# How's the fishing at the James River Bridge?



## Bass Buster (Jun 19, 2003)

I was wondering how the fishing is at the James River Bridge. I have never been there but read somewhere it's the longest fishing pier on the east coast. Is it better to fish it at certain times of the year then others or is it productive all the time? 

Who Knew It!
Bass Buster


----------



## basstardo (Jun 5, 2006)

Check this thread out. This was just brought up. It's not open yet, and won't be until April. 

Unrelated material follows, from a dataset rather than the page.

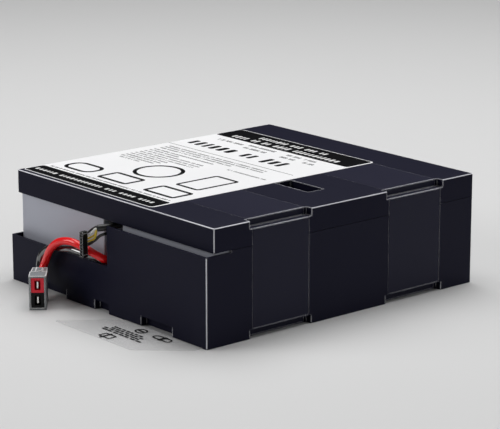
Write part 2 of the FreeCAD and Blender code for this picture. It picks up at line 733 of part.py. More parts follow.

http://www.pierandsurf.com/forum/showthread.php?t=49317


----------



## Bass Buster (Jun 19, 2003)

I followed your link and read the information you posted Basstardo and it answered my questions pretty much. I thank you for that knowledge because I was clueless.


----------



## basstardo (Jun 5, 2006)

So was I man, as usual.  I live about 2 miles from the pier and I thought it was open year round myself. I've never fished it though, go figure.


----------



## AbuMike (Sep 3, 2007)

I have fished it alot. It's the most dirty, nasty, run down place I have ever fished but it does produce some quality fish once you learn how to fish the place. Have caught some nice Flounder and ginormus Hardheads from the place.


----------



## basstardo (Jun 5, 2006)

AD let me know if you're heading out there. Like I said I'm just around the corner from there and I've been wanting to get out and try it there. You also said the magic word...flounder.


----------